Sadly, the Longmorn 16 has been discontinued, revived, and discontinued again, but fortunately, I have both of them in my stash. You can probably find them on the secondary market, but there is no need to overpay for it, there are plenty of other equally good, reasonably priced whiskies. At the time of writing, the original 18 year old Longmorn is still available, and is a perfectly competent whisky, but the distillery’s parent company is placing the new version out of reach by injecting it with ‘luxury’ steroids along with an overzealous price hike.
A Longmorn 18yo made an appearance as part of Pernod Ricard’s Secret of Speyside series, priced at around £80-90, but as the enthusiast community was hoping for it to become a regular release, it seems like Pernod decided to pull a fast one by changing it into a cask strength version at more than double the price. Longmorn is good, a cask strength 18 year old longmorn is very good, but at £220, no thanks.

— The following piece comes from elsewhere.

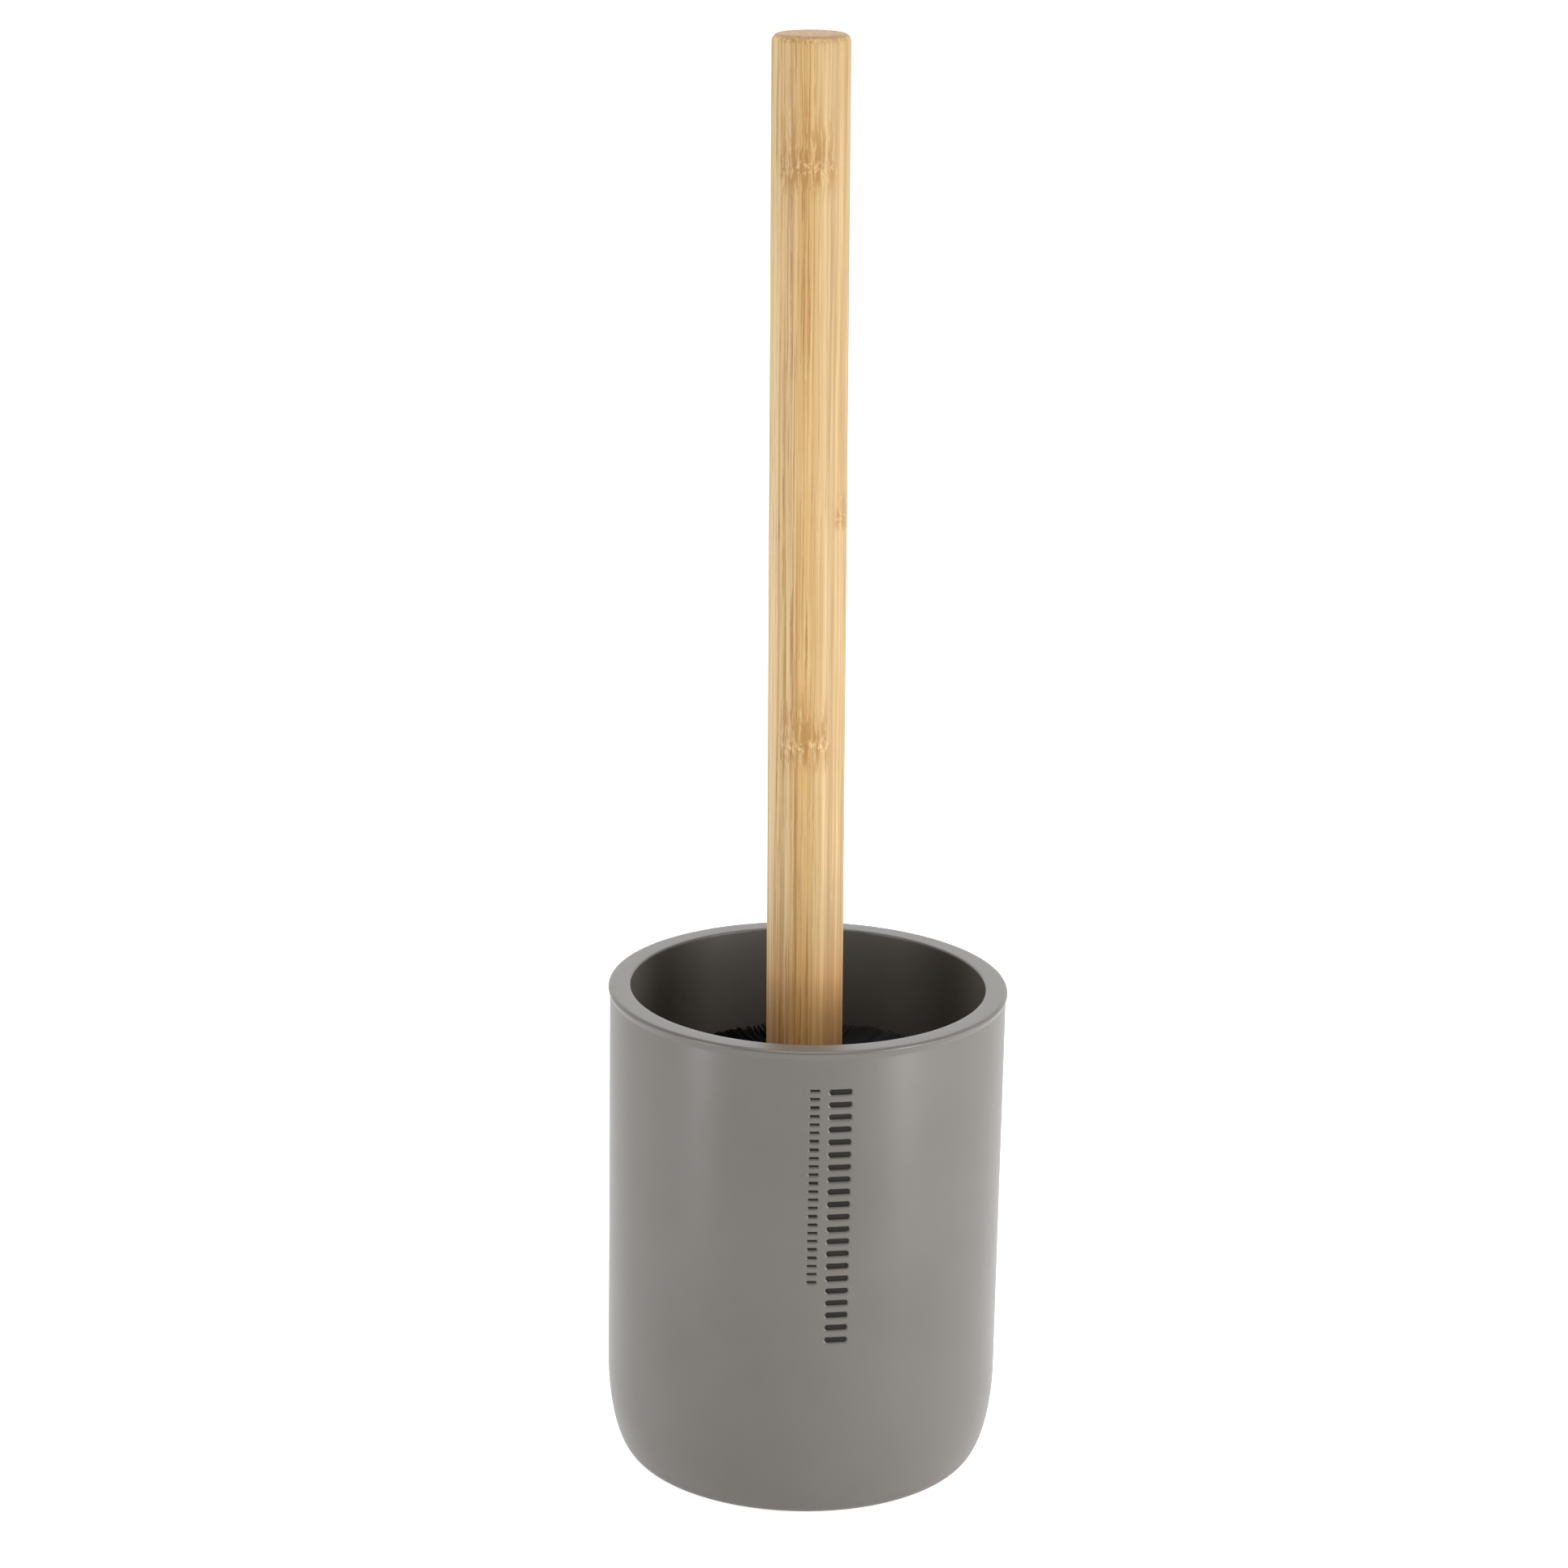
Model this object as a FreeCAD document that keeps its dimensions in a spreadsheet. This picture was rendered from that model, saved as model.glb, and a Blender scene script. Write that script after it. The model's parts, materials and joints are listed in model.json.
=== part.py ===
"""Toilet brush in a round cup holder: cup, base pad, bamboo handle and screwed-on brush head.

The frame's origin is on the floor under the middle of the cup, +Z is up and -Y is the front.
Lengths are millimetres. The brush is modelled upright about its own axis, with its lowest bristle
tips at height 0, and is then placed in the cup, where it leans a little.
"""
import FreeCAD, Part
import math
import os

import Sketcher
from FreeCAD import Placement, Rotation, Vector

DIMENSIONS = {
    # cup
    "cup_height": 124.3,
    "pad_stand": 0.6,            # how far the base pad stands below the cup
    "lip_radius": 50.0,
    "lip_height": 1.8,
    "wall_top_radius": 49.62,
    "wall_low_radius": 49.36,
    "corner_width": 7.0,         # the base corner is a quarter of an ellipse
    "corner_height": 24.0,
    "mouth_radius": 44.46,
    "floor_radius": 43.7,
    "floor_thickness": 7.4,
    "floor_fillet": 8.0,
    "mouth_fillet": 0.5,
    "rim_fillet": 0.8,
    "lip_fillet": 0.3,
    # plain marks sunk in the front of the cup
    "mark_floor_radius": 49.15,
    "bar_height": 1.5,
    "bar_angle": 6.7,
    "bar_azimuth": 9.85,
    "dash_height": 0.7,
    "dash_angle": 3.0,
    "dash_azimuth": 2.55,
    "marks_top": 115.2,
    "bar_column": 64.8,
    "dash_column": 49.9,
    # base pad
    "pad_radius": 37.0,
    "pad_recess_radius": 37.3,
    "pad_thickness": 1.6,
    # brush as a whole
    "foot_height": 8.45,
    "brush_length": 353.2,
    # handle
    "handle_radius": 9.54,
    "handle_end_round": 1.6,
    "handle_foot_round": 0.6,
    "stud_room_radius": 4.4,
    "stud_room_depth": 22.0,
    # threaded insert in the handle's lower end
    "insert_radius": 5.6,
    "insert_length": 12.5,
    "insert_flange_radius": 7.4,
    "insert_flange": 1.0,
    "insert_bore_radius": 4.05,
    # stud
    "stud_radius": 4.0,
    "stud_sunk": 18.0,
    "stud_proud": 16.0,
    "stud_end_bevel": 0.8,
    # seal washer
    "washer_radius": 9.0,
    "washer_hole_radius": 4.6,
    "washer_thickness": 1.5,
    "washer_gap": 0.05,
    # brush head core
    "core_radius": 10.0,
    "core_centre": 34.0,         # height of the middle of its round lower end
    "neck_radius": 11.0,
    "neck_base": 95.4,
    "core_top": 98.0,
    "core_bore_radius": 4.05,
    "core_bore_depth": 18.3,
    "core_top_round": 0.6,
    # bristle tufts, each folded round a wire anchor in a drilled hole
    "hole_radius": 1.05,
    "hole_depth": 4.0,
    "anchor_length": 1.8,
    "anchor_width": 0.4,
    "anchor_depth": 0.6,
    "tuft_root_radius": 1.0,
    "tuft_tip_radius": 3.1,
    "tuft_reach": 37.0,
    "first_row": 38.0,
    "last_row": 91.1,
}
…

I don’t have a particularly strong affection for Longmorn, even during my early days of attempting to own a bottle of every distillery under the sun, Longmorn wasn’t on my radar. Looking back now, this is not too surprising, because Longmorn has long been a workhorse distillery for Pernod Ricard, contributing to its blends such as Ballantines and Chivas Regal I suspect. In fact, I think that at the time Longmorn didn’t even have an official expression available to me, thus I wasn’t aware of its existence.
It’s not the first time this particular man made my wallet leak money, but the Longmorn 16 first piqued my interest when Daniel Whittington of the Whiskey Tribe raved about it, and that was the first time I’ve heard of Longmorn the name. Upon further research, the distillery seemed to be very well respected among blenders and distillers, earning it the nickname of a whisky maker’s distillery or something along those lines. Since learning about that fact, I started actively hunting for IB Longmorn, but they often demanded way too much money, and this was even for me at a stage where I was happy to splurge on whisky. Until this day, not a single bottle of IB Longmorn has made it to my shelf.

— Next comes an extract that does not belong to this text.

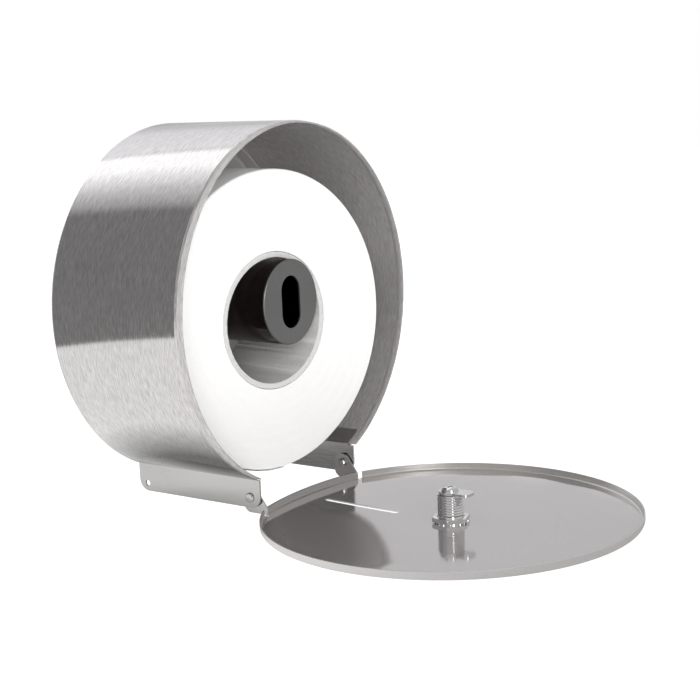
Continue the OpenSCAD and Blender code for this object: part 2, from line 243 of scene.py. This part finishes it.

What has made it to my shelf though, were both the old and new versions of the Longmorn 16yo, both acquired under rather fortunate circumstances. The new Longmorn 16 was only recently discontinued and plenty of stock was still floating around, so I was able to get it close to MSRP. While the old Longmorn 16 was not widely available, at the time I befriended an owner of a nearby whisky shop, knowing that I was after that particular bottle, he sold me one from his personal collection for around £80, not cheap, but still considerably less than what I would have had to pay in the secondary market.
Thus the two bottles are now on my shelf, enabling today’s review.
Review
Longmorn 16yo, Discontinued old- bottling, olive green box and label, 2007-2016 release, 48% ABV
Secondary market only, occasional dusties.
Before moving on to the whiskies, there is a disclaimer to be made. I had so much anticipation with the old Longmorn 16yo that over the years I’ve read other reviews in both written and video form, so while I have not revisited any other reviews during the process of writing my own, some of the tasting notes have been etched in my mind, so I can’t say that I am going into this process completely neutral and unbiased. With that out of the way, let’s dig in.
Nose
A subdued nose, creamy butterscotch, caramel, eucalyptus, menthol, green tea, some hints of floral vanilla, even some chilli peppers.
Palate
Creamy and oily arrival, rich and warm honey, salted vanilla caramel, apples, pears, melons, oranges, grapefruits, all sorts of fruits lining up to present themselves, black pepper and a bit of ginger on the development, turning a little bit mineralic, surprisingly drying on the finish, with the black pepper and tea lingering; amusingly to me, when I thought the finish was over, the black pepper wouldn’t go away, and the tea has a slow but drying effect making it dangerously moreish, and I’m back for another sip…
The Dregs
I came into this review not wanting to be extra critical of this whisky, I didn’t want its reputation to inflate its score, but this is simply a wonderful whisky. There are a lot of flavours present but they don’t get in each others’ way. Akin to a well-rehearsed play, where actors and actresses know the timing of their appearances perfectly, deliver their lines, and exit the stage, vacating it for the next to come in and take centre stage. My words sound fantastical, but this is simply that good, no wonder it is a legendary whisky.